* Start *
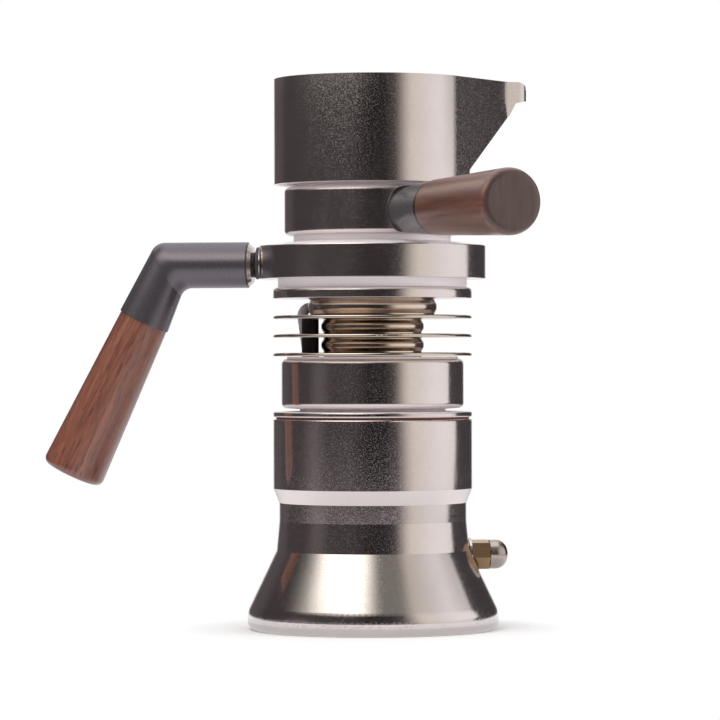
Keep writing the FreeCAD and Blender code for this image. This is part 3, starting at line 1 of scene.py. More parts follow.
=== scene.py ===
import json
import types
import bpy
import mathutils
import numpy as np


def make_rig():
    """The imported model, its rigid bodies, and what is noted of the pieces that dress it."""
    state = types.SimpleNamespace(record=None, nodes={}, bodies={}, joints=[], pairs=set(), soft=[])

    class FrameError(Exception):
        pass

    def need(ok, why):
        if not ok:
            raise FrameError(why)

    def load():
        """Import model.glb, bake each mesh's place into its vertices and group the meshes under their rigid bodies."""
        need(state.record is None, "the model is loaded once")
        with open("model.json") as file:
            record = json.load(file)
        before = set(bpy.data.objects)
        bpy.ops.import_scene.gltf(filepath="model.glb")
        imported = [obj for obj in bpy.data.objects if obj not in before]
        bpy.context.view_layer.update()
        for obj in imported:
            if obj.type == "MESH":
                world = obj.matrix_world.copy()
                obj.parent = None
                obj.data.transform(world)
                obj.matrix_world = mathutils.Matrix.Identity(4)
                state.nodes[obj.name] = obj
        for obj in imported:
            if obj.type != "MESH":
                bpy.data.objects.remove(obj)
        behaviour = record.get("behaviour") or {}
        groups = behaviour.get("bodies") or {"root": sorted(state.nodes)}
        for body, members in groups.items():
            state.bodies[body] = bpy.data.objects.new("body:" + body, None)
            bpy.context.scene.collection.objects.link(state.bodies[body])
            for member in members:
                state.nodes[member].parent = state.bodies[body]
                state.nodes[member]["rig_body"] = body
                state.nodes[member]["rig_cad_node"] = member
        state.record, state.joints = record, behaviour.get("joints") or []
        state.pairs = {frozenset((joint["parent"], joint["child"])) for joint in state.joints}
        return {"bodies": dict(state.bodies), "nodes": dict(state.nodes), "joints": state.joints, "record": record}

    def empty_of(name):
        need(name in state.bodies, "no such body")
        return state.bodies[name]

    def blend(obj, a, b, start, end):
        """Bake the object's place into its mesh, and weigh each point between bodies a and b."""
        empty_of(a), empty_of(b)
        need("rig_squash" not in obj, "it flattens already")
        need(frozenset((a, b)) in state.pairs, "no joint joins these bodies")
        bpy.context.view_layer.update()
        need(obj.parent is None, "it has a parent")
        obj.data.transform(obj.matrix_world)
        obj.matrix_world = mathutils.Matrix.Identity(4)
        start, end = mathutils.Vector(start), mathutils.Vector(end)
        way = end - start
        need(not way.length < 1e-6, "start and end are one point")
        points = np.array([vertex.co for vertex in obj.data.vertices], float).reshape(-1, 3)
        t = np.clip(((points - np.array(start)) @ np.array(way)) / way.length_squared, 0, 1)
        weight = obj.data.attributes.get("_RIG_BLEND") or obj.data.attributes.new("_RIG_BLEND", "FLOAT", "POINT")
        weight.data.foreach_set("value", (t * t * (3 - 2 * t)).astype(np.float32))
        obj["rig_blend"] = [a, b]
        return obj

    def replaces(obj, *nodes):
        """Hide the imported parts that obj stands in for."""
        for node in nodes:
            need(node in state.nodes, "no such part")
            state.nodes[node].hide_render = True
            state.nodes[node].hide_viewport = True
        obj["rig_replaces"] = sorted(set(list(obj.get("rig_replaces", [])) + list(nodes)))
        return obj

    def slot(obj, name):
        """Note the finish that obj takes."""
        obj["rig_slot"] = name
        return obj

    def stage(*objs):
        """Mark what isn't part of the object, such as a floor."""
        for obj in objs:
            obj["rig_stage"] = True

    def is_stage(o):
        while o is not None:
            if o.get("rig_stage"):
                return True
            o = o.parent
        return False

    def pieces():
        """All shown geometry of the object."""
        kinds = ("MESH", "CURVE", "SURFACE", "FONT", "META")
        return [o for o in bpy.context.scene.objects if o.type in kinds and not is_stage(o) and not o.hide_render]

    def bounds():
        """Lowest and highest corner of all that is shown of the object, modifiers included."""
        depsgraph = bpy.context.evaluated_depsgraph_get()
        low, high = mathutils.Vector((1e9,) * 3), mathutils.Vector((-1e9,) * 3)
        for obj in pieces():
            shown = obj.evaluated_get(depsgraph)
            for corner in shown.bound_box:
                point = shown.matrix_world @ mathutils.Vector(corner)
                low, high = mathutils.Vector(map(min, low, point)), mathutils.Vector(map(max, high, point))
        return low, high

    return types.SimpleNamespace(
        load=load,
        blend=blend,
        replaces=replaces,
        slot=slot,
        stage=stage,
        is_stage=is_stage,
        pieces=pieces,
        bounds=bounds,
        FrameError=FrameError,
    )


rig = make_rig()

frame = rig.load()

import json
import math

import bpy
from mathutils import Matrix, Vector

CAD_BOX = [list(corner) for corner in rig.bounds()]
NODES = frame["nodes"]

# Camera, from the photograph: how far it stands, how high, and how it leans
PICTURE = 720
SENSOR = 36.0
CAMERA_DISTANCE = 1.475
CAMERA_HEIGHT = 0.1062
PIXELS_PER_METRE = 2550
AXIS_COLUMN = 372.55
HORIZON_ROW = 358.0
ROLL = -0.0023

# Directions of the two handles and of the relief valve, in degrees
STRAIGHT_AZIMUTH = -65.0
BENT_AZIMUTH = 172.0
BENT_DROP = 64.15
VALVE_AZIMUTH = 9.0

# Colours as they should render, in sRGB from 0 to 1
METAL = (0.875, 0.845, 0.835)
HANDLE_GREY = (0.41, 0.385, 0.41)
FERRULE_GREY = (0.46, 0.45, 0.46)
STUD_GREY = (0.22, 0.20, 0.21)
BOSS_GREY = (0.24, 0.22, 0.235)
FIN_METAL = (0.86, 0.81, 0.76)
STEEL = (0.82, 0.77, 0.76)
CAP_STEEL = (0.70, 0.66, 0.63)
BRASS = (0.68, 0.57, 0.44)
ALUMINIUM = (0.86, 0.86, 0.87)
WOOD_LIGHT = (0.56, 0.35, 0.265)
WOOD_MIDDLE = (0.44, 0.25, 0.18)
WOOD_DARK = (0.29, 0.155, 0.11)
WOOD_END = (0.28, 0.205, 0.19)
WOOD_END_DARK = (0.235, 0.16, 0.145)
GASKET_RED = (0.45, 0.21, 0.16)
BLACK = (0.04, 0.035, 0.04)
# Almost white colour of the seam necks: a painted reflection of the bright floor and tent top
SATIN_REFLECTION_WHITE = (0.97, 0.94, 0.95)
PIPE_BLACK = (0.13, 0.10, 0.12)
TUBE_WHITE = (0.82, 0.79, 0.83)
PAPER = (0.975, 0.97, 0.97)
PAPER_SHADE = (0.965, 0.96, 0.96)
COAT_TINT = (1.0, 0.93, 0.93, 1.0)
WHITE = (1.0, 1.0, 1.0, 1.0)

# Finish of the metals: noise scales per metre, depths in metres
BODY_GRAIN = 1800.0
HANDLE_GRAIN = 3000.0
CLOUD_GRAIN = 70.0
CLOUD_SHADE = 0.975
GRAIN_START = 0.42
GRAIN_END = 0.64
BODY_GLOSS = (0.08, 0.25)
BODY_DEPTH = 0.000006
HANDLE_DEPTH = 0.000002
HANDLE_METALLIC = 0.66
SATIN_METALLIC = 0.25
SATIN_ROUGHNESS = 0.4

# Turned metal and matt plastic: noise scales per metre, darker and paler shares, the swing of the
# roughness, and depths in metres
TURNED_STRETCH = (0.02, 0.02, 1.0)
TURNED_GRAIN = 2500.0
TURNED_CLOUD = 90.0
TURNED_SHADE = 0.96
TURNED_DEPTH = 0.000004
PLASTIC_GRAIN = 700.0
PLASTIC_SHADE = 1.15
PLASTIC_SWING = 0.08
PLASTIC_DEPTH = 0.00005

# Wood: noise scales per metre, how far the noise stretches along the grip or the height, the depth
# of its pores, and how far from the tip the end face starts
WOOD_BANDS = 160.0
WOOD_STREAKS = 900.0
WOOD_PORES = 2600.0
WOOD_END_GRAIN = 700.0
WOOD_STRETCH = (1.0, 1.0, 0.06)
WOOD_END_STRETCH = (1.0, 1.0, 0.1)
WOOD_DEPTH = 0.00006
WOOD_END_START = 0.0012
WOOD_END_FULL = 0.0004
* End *
Work required. Reprint the data above from the opening line to the line holding "joints=[], pairs=set(), soft=[])", inclusive, and nothing else.

Answer to the task.
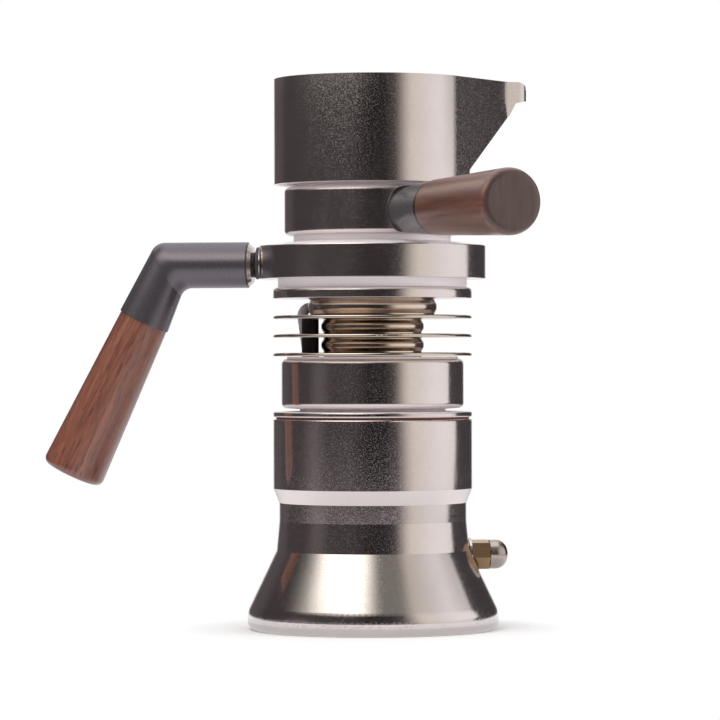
Keep writing the FreeCAD and Blender code for this image. This is part 3, starting at line 1 of scene.py. More parts follow.
=== scene.py ===
import json
import types
import bpy
import mathutils
import numpy as np


def make_rig():
    """The imported model, its rigid bodies, and what is noted of the pieces that dress it."""
    state = types.SimpleNamespace(record=None, nodes={}, bodies={}, joints=[], pairs=set(), soft=[])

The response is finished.